Comparative investigations into high speed machining of A-B titanium alloy (Ti-6al-4v) under dry and compressed Co_2 gas cooling environment

摘要

Productivity is adversely affected by frequent tool failure/wear in the turning of titanium and its alloys, because temperature exponently rises during machining in cutting zone. Conventional cutting fluids are not that much effective in maintaining/controlling the machining heat generated in the tool-workpiece interface. In the present work, comparative investigations into turning of Ti-6Al-4V alloy under compressed CO_2 gas snow cooling impinged on the rake surface of the cutting tool insert is undertaken.
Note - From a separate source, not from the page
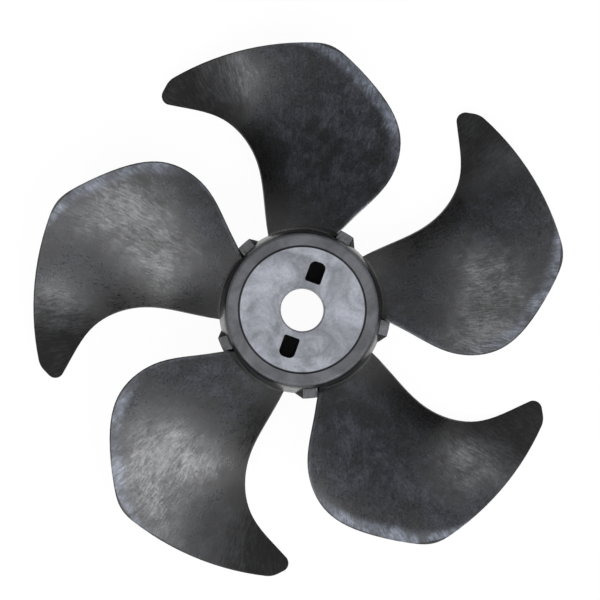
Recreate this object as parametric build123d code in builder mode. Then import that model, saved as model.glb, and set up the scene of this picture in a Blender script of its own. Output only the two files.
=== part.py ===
"""Axial fan impeller: a hollow hub with five swept blades, moulded as one piece.

The frame is the impeller's own: Z is the axis of rotation and +Z is the inlet side. The origin is
on the axis where the rear end of the boss seats on the shaft's shoulder, and the two drive slots
lie on the X axis.
All lengths are in millimetres and all angles in degrees.
"""

import math
import os

from build123d import *

# ---- Blades: outline ---------------------------------------------------------------------------
blade_count = 5
tip_diameter = 254.0
blade_clocking = 18.5  # from the first drive slot to the middle of the first blade's root
# Each edge is a row of (share of the span, angle from the middle of the blade's root).
leading_edge = [(0.12, -28.1), (0.38, -32.6), (0.62, -28.1), (0.82, -16.6), (0.94, -8.8)]
leading_root_angle = -21.5
leading_root_heading = -51.0
leading_tip_angle = -1.5  # where the leading edge runs into the rim
trailing_edge = [(0.15, 20.9), (0.42, 18.0), (0.68, 23.4), (0.84, 31.5)]
trailing_root_angle = 25.9
horn_point = (0.937, 35.8)  # the swept-back corner, before it is rounded
horn_point_radius = 4.0
horn_shoulder_angle = 31.2  # where the rim turns in towards the point
horn_shoulder_radius = 10.0

# ---- Blades: surface, each as its root, middle and tip value -----------------------------------
pitch_angle = (42.5, 26.8, 13.5)  # between the chord and the plane of rotation
chord_middle_angle = (0.0, -6.2, 13.5)  # sweep of the middle of the chord
chord_middle_depth = (24.0, 30.3, 40.7)  # behind the hub's front face
camber_ratio = 0.02  # bulge towards the inlet, as a share of the chord
blade_thickness = (3.0, 2.2, 1.9)
blade_edge_bevel = 0.65
surface_rows = 9
share_margin = 0.08
angle_margin = 5.0

# ---- Hub ---------------------------------------------------------------------------------------
hub_length = 40.0
hub_face_diameter = 69.8  # front face, inside the shoulder
shoulder_diameter = 74.0  # barrel at the foot of the shoulder
shoulder_length = 9.0
hub_rear_diameter = 78.0
hub_wall = 3.0
web_thickness = 4.5
corner_wall = 1.95  # between the shoulder and the corner where the inner wall meets the web
face_edge_bevel = 0.7
rear_edge_bevel = 0.4
groove_diameter = 58.8
groove_width = 0.7
groove_depth = 0.8

# ---- Shaft seat and drive slots ----------------------------------------------------------------
bore_diameter = 20.0
bore_length = 16.0
bore_chamfer = 0.7
boss_wall = 3.2
slot_centre_radius = 18.3
slot_length = 10.0
slot_width = 7.6
slot_depth = 12.0
slot_inner_corner = 1.0
slot_outer_corner = 2.8
slot_wall = 2.0

# ---- Stiffening ribs inside the hub ------------------------------------------------------------
rib_count = 6
rib_thickness = 2.0
rib_height = 9.0  # below the web
rib_clocking = 30.0  # clear of the drive slots

# ---- Shut-off ledge of the mould, under each blade ---------------------------------------------
ledge_projection = 4.3  # past the foot of the shoulder
ledge_lead = 12.5  # angle by which its top stands out ahead of the blade root
ledge_end_draft = 6.3

# ---- Worked out from the sizes above -----------------------------------------------------------
tip_radius = tip_diameter / 2
bore_radius = bore_diameter / 2
hub_rear_radius = hub_rear_diameter / 2
shoulder_radius = shoulder_diameter / 2
face_radius = hub_face_diameter / 2
groove_radius = groove_diameter / 2
span = tip_radius - hub_rear_radius
boss_radius = bore_radius + boss_wall
inner_radius = shoulder_radius - hub_wall
face_height = bore_length
web_height = face_height - web_thickness
shoulder_height = face_height - shoulder_length
shoulder_slope = (shoulder_radius - face_radius) / shoulder_length
corner_radius = face_radius + web_thickness * shoulder_slope - corner_wall
rear_height = face_height - hub_length
ledge_start = leading_root_angle - ledge_lead
ledge_end_run = (shoulder_height - rear_height) * math.tan(math.radians(ledge_end_draft))
ledge_first_angle = ledge_start - math.degrees(ledge_end_run / shoulder_radius)
root_radius = (shoulder_radius + hub_rear_radius - hub_wall) / 2  # inside the wall all the way down
reach = 2 * hub_length  # of the cutting prisms, past every face of the impeller


def along_span(values, share):
    """Quadratic through the root, middle and tip values."""
    root, middle, tip = values
    bend = 2 * (root + tip - 2 * middle)
    return root + (tip - root - bend) * share + bend * share**2


def evenly(first, last):
    """The places of the surface's rows of points from first to last."""
    return [first + (last - first) * i / (surface_rows - 1) for i in range(surface_rows)]


def radius_at(share):
    return hub_rear_radius + share * span


def polar(radius, angle, z=0.0):
    return Vector(radius * math.cos(math.radians(angle)), radius * math.sin(math.radians(angle)), z)


def blade_point(share, angle, side):
    """A point of the blade's inlet face (side 1), middle surface (0) or outlet face (-1)."""
    radius = radius_at(share)
    pitch = math.radians(along_span(pitch_angle, share))
    from_middle = math.radians(angle - along_span(chord_middle_angle, share))
    half_chord = math.radians(trailing_root_angle - leading_root_angle) / 2
    drop = radius * from_middle * math.tan(pitch)
    bulge = 2 * half_chord * radius * camber_ratio * (1 - (from_middle / half_chord) ** 2)
    height = face_height - along_span(chord_middle_depth, share)
    half_thickness = along_span(blade_thickness, share) / 2 / math.cos(pitch)
    return polar(radius, angle, height + bulge - drop + side * half_thickness)


def blade_face(side):
    """One of the blade's surfaces, wider than its outline and wide enough to shut off the ledge."""
    shares = evenly(-share_margin, 1 + share_margin)
    angles = evenly(ledge_first_angle - angle_margin, horn_point[1] + angle_margin)
    return Face.make_surface_from_array_of_points(
        [[blade_point(share, angle, side) for angle in angles] for share in shares]
    )


def edge_line(points, root_angle):
    """The points of a blade edge, from inside the hub wall outwards."""
    return [polar(root_radius, root_angle)] + [polar(radius_at(s), a) for s, a in points]


# ---- One blade, the middle of its root on the X axis -------------------------------------------
with BuildPart() as blade:
    extrude(blade_face(1), amount=reach, dir=(0, 0, -1))
    extrude(blade_face(-1), amount=reach, dir=(0, 0, 1), mode=Mode.INTERSECT)
    with BuildSketch(Plane.XY.offset(face_height - reach)) as outline:
        with BuildLine():
            leading_tip = polar(tip_radius, leading_tip_angle)
            horn_shoulder = polar(tip_radius, horn_shoulder_angle)
            horn_tip = polar(radius_at(horn_point[0]), horn_point[1])
            Spline(
                *edge_line(leading_edge, leading_root_angle),
                leading_tip,
                tangents=(polar(1, leading_root_heading), polar(1, leading_tip_angle + 90)),
            )
            ThreePointArc(
                leading_tip,
                polar(tip_radius, (leading_tip_angle + horn_shoulder_angle) / 2),
                horn_shoulder,
            )
            Line(horn_shoulder, horn_tip)
            Spline(*edge_line(trailing_edge, trailing_root_angle), horn_tip)
            ThreePointArc(
                polar(root_radius, trailing_root_angle),
                polar(root_radius, 0),
                polar(root_radius, leading_root_angle),
            )
        make_face()
        fillet(outline.vertices().sort_by_distance(horn_tip)[0], radius=horn_point_radius)
        fillet(outline.vertices().sort_by_distance(horn_shoulder)[0], radius=horn_shoulder_radius)
    extrude(amount=reach, mode=Mode.INTERSECT)
    broad_faces = blade.faces().sort_by(SortBy.AREA)[-2:]
    free_edges = broad_faces.edges().filter_by(lambda edge: edge.center().X > root_radius)
    chamfer(free_edges, length=blade_edge_bevel)

# ---- The ledge under the blade: a wall drafted the other way, shut off along the blade ---------
with BuildPart() as ledge:
    extrude(blade_face(0), amount=reach, dir=(0, 0, -1))
    with BuildSketch(Plane.XZ.rotated((0, 0, ledge_first_angle))):
        with BuildLine():
            Polyline(
                (shoulder_radius - hub_wall / 2, shoulder_height),
                (shoulder_radius + ledge_projection, shoulder_height),
                (hub_rear_radius, rear_height),
                (hub_rear_radius - hub_wall / 2, rear_height),
                close=True,
            )
        make_face()
    revolve(
        axis=Axis.Z,
        revolution_arc=trailing_root_angle - ledge_first_angle,
        mode=Mode.INTERSECT,
    )
    end_normal = polar(math.cos(math.radians(ledge_end_draft)), ledge_start + 90)
    end_normal += Vector(0, 0, -math.sin(math.radians(ledge_end_draft)))
    split(
        bisect_by=Plane(
            origin=polar(shoulder_radius, ledge_start, shoulder_height),
            x_dir=polar(1, ledge_start),
            z_dir=end_normal,
        ),
        keep=Keep.TOP,
    )

# ---- A drive slot, longer along the radius, its outer corners rounder than its inner ones ------
with BuildSketch() as slot_outline:
    Rectangle(slot_length, slot_width)
    fillet(slot_outline.vertices().group_by(Axis.X)[-1], radius=slot_outer_corner)
    fillet(slot_outline.vertices().group_by(Axis.X)[0], radius=slot_inner_corner)

# ---- Hub, with the blades and all that is moulded on it ----------------------------------------
with BuildPart() as impeller:
    with BuildSketch(Plane.XZ) as hub_section:
        with BuildLine():
            Polyline(
                (0, face_height),
                (face_radius, face_height),
                (shoulder_radius, shoulder_height),
                (hub_rear_radius, rear_height),
                (hub_rear_radius - hub_wall, rear_height),
                (inner_radius, shoulder_height),
                (corner_radius, web_height),
                (0, web_height),
                close=True,
            )
        make_face()
        face_corner = hub_section.vertices().group_by(Axis.Y)[-1].sort_by(Axis.X)[-1]
        chamfer(face_corner, length=face_edge_bevel)
        chamfer(hub_section.vertices().group_by(Axis.Y)[0], length=rear_edge_bevel)
    revolve(axis=Axis.Z)
    with BuildSketch(Plane.XY.offset(face_height)):
        Circle(groove_radius + groove_width / 2)
        Circle(groove_radius - groove_width / 2, mode=Mode.SUBTRACT)
    extrude(amount=-groove_depth, mode=Mode.SUBTRACT)

    with BuildSketch():
        Circle(boss_radius)
    extrude(amount=web_height)
    with BuildSketch(Plane.XY.offset(web_height)):
        with PolarLocations(slot_centre_radius, 2):
            RectangleRounded(slot_length + 2 * slot_wall, slot_width + 2 * slot_wall, slot_wall)
    extrude(amount=web_thickness - slot_depth - slot_wall)
    with BuildSketch(Plane.XY.offset(web_height)):
        with PolarLocations((bore_radius + root_radius) / 2, rib_count, start_angle=rib_clocking):
            Rectangle(root_radius - bore_radius, rib_thickness)
    extrude(amount=-rib_height)

    with BuildSketch(Plane.XY.offset(face_height)):
        with PolarLocations(slot_centre_radius, 2):
            add(slot_outline.sketch)
    extrude(amount=-slot_depth, mode=Mode.SUBTRACT)
    with BuildSketch():
        Circle(bore_radius)
    extrude(amount=bore_length, mode=Mode.SUBTRACT)
    bore_mouth = impeller.edges(Select.LAST).filter_by(GeomType.CIRCLE).sort_by(Axis.Z)[-1]
    chamfer(bore_mouth, length=bore_chamfer)

    with PolarLocations(0, blade_count, start_angle=blade_clocking):
        add(blade.part)
        add(ledge.part)

impeller.part.label = "impeller"
os.makedirs("parts", exist_ok=True)
export_step(impeller.part, "parts/impeller.step")
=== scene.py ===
"""Axial fan impeller, dressed in its moulding compound and set on a pale studio floor.

Lengths are in metres and angles in radians. The part's own frame holds throughout: Z is the axis of
rotation, +Z is the inlet side and the two drive slots lie on the X axis.
"""

from functools import partial
from math import cos, pi, radians, sin, tan
from types import SimpleNamespace

import bmesh
import bpy
from bpy.props import FloatProperty, FloatVectorProperty, PointerProperty
from mathutils import Matrix, Vector


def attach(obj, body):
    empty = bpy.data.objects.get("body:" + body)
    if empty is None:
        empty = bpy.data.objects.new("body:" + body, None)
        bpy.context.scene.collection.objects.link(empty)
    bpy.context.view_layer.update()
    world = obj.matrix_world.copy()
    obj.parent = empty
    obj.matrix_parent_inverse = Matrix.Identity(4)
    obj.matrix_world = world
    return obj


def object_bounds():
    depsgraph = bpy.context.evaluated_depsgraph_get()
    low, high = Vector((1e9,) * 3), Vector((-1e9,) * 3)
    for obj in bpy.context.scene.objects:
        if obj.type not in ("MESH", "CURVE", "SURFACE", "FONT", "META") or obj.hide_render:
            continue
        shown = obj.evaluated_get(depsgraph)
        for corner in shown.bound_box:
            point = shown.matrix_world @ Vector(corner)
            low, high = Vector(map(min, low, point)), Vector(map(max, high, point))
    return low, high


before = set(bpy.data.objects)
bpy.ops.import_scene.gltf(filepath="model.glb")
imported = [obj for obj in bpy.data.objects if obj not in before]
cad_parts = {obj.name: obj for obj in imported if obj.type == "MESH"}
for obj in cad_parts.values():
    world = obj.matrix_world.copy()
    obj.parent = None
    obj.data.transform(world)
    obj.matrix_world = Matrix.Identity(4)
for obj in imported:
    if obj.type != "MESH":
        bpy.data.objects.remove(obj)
CAD_LOW, CAD_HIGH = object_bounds()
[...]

The influence of compressed CO_2 gas cooling on the process forces, surface integrity (microhardness beneath the machined surface and surface roughness) have been investigated and compared with dry machining. Under compressed CO_2 gas snow cooling machining, surface roughness was found to reduce by 1.10-28.10 %. However the cutting forces, radial forces and feed forces have been increased by 2.59 - 10.19 %; 1.69 - 22.92 % and 89.80 - 955.29 % respectively. Investigations on microhardness revealed harder subsurface upto 200 μm in all the cases. However, beyond 200 μm and upto 450 μm from the subsurface was found to be softened. In addition to experimentation response surface model for cutting force, surface roughness and microhardness variation have also been developed. The model predictions had found to agree with the experimental results.